If your child is a sinner, welcome to the club. We all have sinful children, just as we are all sinners ourselves. The Bible reminds us in Romans 3:23, "For all have sinned and fall short of the glory of God."
But that doesn't mean we should just accept them as they are. As parents, we have a God-given role to guide, correct, and nurture our children.
The sense of entitlement is one big enemy that parents can face in children. From the time they open their eyes, children will have one thing on their mind—the self. This sense of entitlement can lead to huge relationship, career, and even spiritual problems if not addressed at an early age.
Here are four ways to break the sense of entitlement in your kids today.
1. Remind them who's in charge
The big question behind every battle for entitlement, whether in adults or children, is this: "Who's the boss?"
While our children may have control and ownership over certain areas, there are other areas that they might feel they have a say over when they actually don't. In situations like this, it's good to reinforce and remind them who's in charge.
Many times it might be you, it might be a teacher or a guardian, it might be an older sibling, or it might be God. Whoever is in charge, we must teach our children to submit to authority.
2. Expose them to harsh realities
The desire to shield children from the harsh realities of the world is innate in every parent. However, we have to allow them to face the harsh realities of life at a non-dangerous and tolerable level.
It's when our children learn to fail, to process a loss, and to have to work for something they want that they learn the values of humility and diligence.
3. Teach your children to earn some things
Many of the things our children receive from us are things that they need not have to earn—like a roof over their heads and food in their tummies.
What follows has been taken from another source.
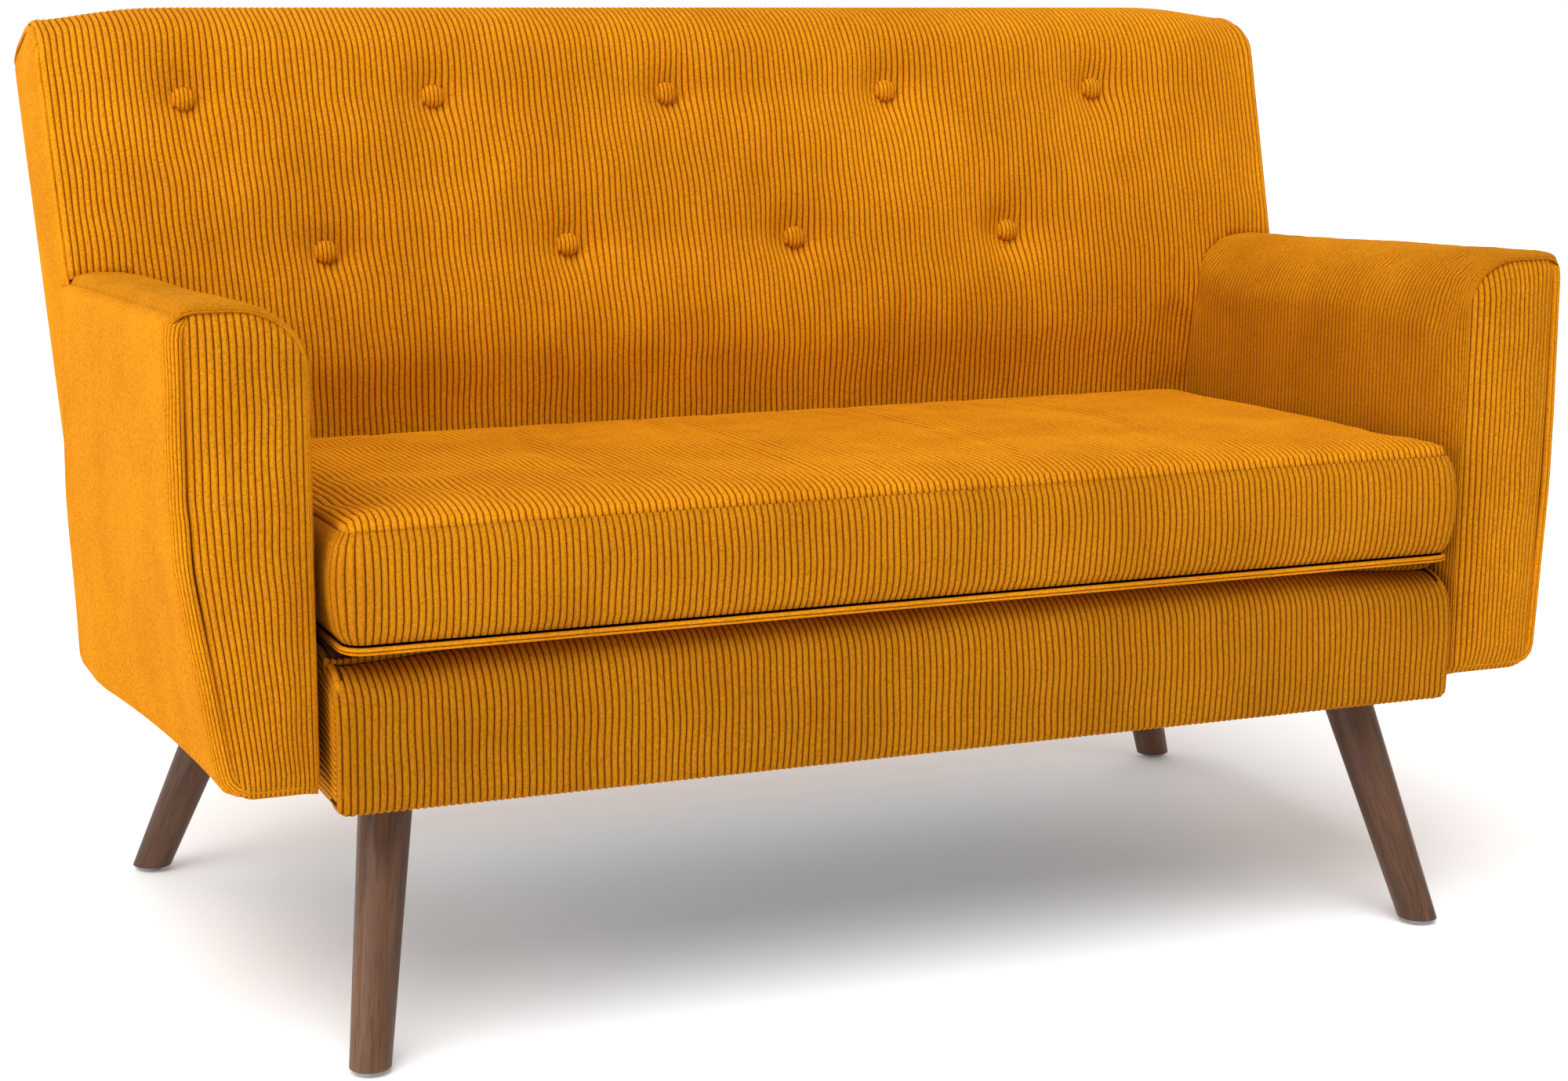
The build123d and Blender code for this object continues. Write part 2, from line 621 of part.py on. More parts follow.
BUTTONS = [
    *button_places(UPPER_BUTTON_ROW, UPPER_BUTTONS),
    *button_places(LOWER_BUTTON_ROW, LOWER_BUTTONS),
]
DIMPLE_FLOOR = BACK_DEPTH - DIMPLE_DEPTH
TIE_RADIUS = 0.8
TOGGLE_RADIUS = 8.0
FOAM_REAR = POST_FRONT_DEPTH + STRAP_THICK + GAP


def at_buttons(depth):
    """Locations on the slab at every button, at this depth from its rear face, facing the sitter."""
    return [BACK_PLANE.offset(depth).location * Location((x, along, 0)) for x, along in BUTTONS]


def dimples(grow, mode):
    """Cones that sink from the slab's face to the buttons."""
    with Locations(*at_buttons(DIMPLE_FLOOR - grow)):
        Cone(
            BUTTON_RADIUS + 2 * GAP + grow,
            DIMPLE_RADIUS + grow,
            DIMPLE_DEPTH + grow,
            align=(Align.CENTER, Align.CENTER, Align.MIN),
            mode=mode,
        )


def tie_holes():
    """Cuts the ties' paths behind the buttons from the part in hand."""
    with Locations(*at_buttons(POST_FRONT_DEPTH)):
        Cylinder(
            TIE_RADIUS + 0.4,
            DIMPLE_FLOOR - POST_FRONT_DEPTH,
            align=(Align.CENTER, Align.CENTER, Align.MIN),
            mode=Mode.SUBTRACT,
        )


foam_slab = back_body(CLOTH + GAP, FOAM_REAR, BACK_HALF_WIDTH - CLOTH - GAP)
with BuildPart() as back_padding:
    add(foam_slab)
    cut_arm_notches()
    dimples(CLOTH + GAP, Mode.SUBTRACT)
    tie_holes()
    box_between((-BACK_HALF_WIDTH, BASE_FRONT, 0), (BACK_HALF_WIDTH, BASE_REAR, BASE_HIGH), Mode.SUBTRACT)
save(back_padding.part, "back_padding")

skin_outside = back_body(0, 0, BACK_HALF_WIDTH)
skin_inside = back_body(CLOTH, CLOTH, BACK_HALF_WIDTH)
REAR_SLAB = 2 * BACK_TOP  # larger than the slab, for the half-space cuts

with BuildPart() as rear_half:
    with BuildSketch(BACK_PLANE):
        Rectangle(REAR_SLAB, REAR_SLAB, align=(Align.CENTER, Align.CENTER))
    extrude(amount=CLOTH, both=True)

with BuildPart() as rear_sheet:
    add(skin_outside)
    add(rear_half.part, mode=Mode.INTERSECT)
    inner_x = BACK_HALF_WIDTH - CLOTH
    box_between((-inner_x, -BACK_TOP, 0), (inner_x, BACK_TOP, BACK_TOP), Mode.INTERSECT)

# The front panel rolls over the top of the slab and ends at the rear panel.
with BuildPart() as back_front_panel:
    add(skin_outside)
    add(skin_inside, mode=Mode.SUBTRACT)
    add(rear_half.part, mode=Mode.SUBTRACT)
    inner_x = BACK_HALF_WIDTH - CLOTH
    high_corner = (inner_x, BACK_TOP, BACK_TOP + BACK_DEPTH)
    box_between((-inner_x, -BACK_TOP, BACK_LOW + CLOTH), high_corner, Mode.INTERSECT)
    dimples(CLOTH, Mode.ADD)
    dimples(0, Mode.SUBTRACT)
    cut_arm_notches()
    tie_holes()
save(back_front_panel.part, "back_front_panel")

# The rear panel also turns under the two stretches of slab that stand behind the arms.
with BuildPart() as back_rear_panel:
    add(skin_outside)
    add(skin_inside, mode=Mode.SUBTRACT)
    inner_x = BACK_HALF_WIDTH - CLOTH
    box_between((-inner_x, -BACK_TOP, 0), (inner_x, BACK_TOP, BACK_LOW + CLOTH), Mode.INTERSECT)
    box_between((-BASE_HALF_WIDTH, -BACK_TOP, 0), (BASE_HALF_WIDTH, BACK_TOP, BACK_TOP), Mode.SUBTRACT)
    cut_arm_notches()
    add(rear_sheet.part)
save(back_rear_panel.part, "back_rear_panel")

for name, side in SIDES.items():
    low_x, high_x = across(side, BACK_HALF_WIDTH - CLOTH, BACK_HALF_WIDTH)
    with BuildPart() as boxing:
        add(skin_outside)
        box_between((low_x, -BACK_TOP, 0), (high_x, BACK_TOP, BACK_TOP), Mode.INTERSECT)
        cut_arm_notches()
    save(boxing.part, f"back_{name}_side_panel")

with BuildPart() as back_buttons:
    with Locations(*at_buttons(DIMPLE_FLOOR)):
        Cylinder(BUTTON_RADIUS, BUTTON_HEIGHT, align=(Align.CENTER, Align.CENTER, Align.MIN))
    for button in back_buttons.solids():
        rim = button.edges().filter_by(GeomType.CIRCLE).sort_by(Axis.Z)[-1]
        fillet(rim, BUTTON_HEIGHT / 2)
save(back_buttons.part, "back_buttons")

with BuildPart() as button_ties:
    with Locations(*at_buttons(POST_FRONT_DEPTH)):
        Cylinder(
            TIE_RADIUS, DIMPLE_FLOOR - POST_FRONT_DEPTH, align=(Align.CENTER, Align.CENTER, Align.MIN)
        )
    with Locations(*at_buttons(POST_FRONT_DEPTH)):
        Cylinder(TOGGLE_RADIUS, STRAP_THICK, align=(Align.CENTER, Align.CENTER, Align.MIN))
save(button_ties.part, "button_ties")


# ---------------------------------------------------------------- seat cushion
def cushion_slab(inset, low, high):
    """A slab of the cushion's outline with rounded upright corners."""
    with BuildPart() as slab:
        box_between(
            (-CUSHION_HALF_WIDTH + inset, CUSHION_FRONT + inset, low),
            (CUSHION_HALF_WIDTH - inset, CUSHION_REAR - inset, high),
        )
        fillet(slab.edges().filter_by(Axis.Z), CUSHION_CORNER - inset)
    return slab.part


FOAM_LOW = CUSHION_LOW + CLOTH
FOAM_HIGH = CUSHION_HIGH - CLOTH
save(cushion_slab(CLOTH, FOAM_LOW, FOAM_HIGH), "seat_cushion_foam")
save(cushion_slab(0, FOAM_HIGH, CUSHION_HIGH), "seat_cushion_top_panel")
save(cushion_slab(0, CUSHION_LOW, FOAM_LOW), "seat_cushion_bottom_panel")

boxing_outside = cushion_slab(0, FOAM_LOW, FOAM_HIGH)
boxing_inside = cushion_slab(CLOTH, FOAM_LOW, FOAM_HIGH)
with BuildPart() as seat_cushion_boxing:
    add(boxing_outside)
    add(boxing_inside, mode=Mode.SUBTRACT)
save(seat_cushion_boxing.part, "seat_cushion_boxing")
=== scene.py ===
"""The looks of a two-seat corduroy sofa with walnut legs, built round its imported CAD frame. Metres, Z up.

Every cloth panel starts as a coarse grid of points that follows the CAD part. The grid may be settled by
a cloth simulation, and `cloth_shell` then weaves it: it lays wales (the ribs of the corduroy) along the
grid as real geometry, tucks its edges in at the seams and closes it at the back.
"""

import json
from math import cos, pi, radians, sin, tan

import bpy
import numpy as np
from mathutils import Matrix, Vector


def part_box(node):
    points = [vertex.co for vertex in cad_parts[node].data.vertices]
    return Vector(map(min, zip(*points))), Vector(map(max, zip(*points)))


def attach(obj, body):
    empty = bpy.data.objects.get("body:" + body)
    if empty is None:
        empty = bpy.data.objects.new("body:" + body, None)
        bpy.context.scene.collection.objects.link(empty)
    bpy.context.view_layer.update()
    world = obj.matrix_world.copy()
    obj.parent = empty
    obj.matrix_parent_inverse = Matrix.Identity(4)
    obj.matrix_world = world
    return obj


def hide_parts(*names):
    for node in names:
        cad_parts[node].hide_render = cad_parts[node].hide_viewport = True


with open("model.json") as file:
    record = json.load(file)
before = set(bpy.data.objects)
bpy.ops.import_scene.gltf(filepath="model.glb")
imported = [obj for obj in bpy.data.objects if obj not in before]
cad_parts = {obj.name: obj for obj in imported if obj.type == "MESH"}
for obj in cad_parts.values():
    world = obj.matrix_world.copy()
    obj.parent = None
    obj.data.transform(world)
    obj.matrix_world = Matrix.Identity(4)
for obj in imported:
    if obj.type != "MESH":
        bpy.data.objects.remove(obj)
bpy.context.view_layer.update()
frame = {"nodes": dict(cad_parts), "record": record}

# ---------------------------------------------------------------- places, from the frame
SIDES = {"left": -1, "right": 1}
CLOTH = 0.003
STEP = 0.010  # spacing of the coarse grids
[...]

But there are things they want that they have to earn to get—like a video game, toy, gadget or vacation. When our children learn how to earn some things, their sense of entitlement is challenged.
4. Allow your children to be of help to others
There's nothing that breaks the sense of entitlement more than generosity. "It's more blessed to give than to receive" as the Bible tells us in Acts 20:35. When we allow our children to experience the grace of giving, it challenges their pride and sense of entitlement by allowing them to see and appreciate the value in others apart from themselves.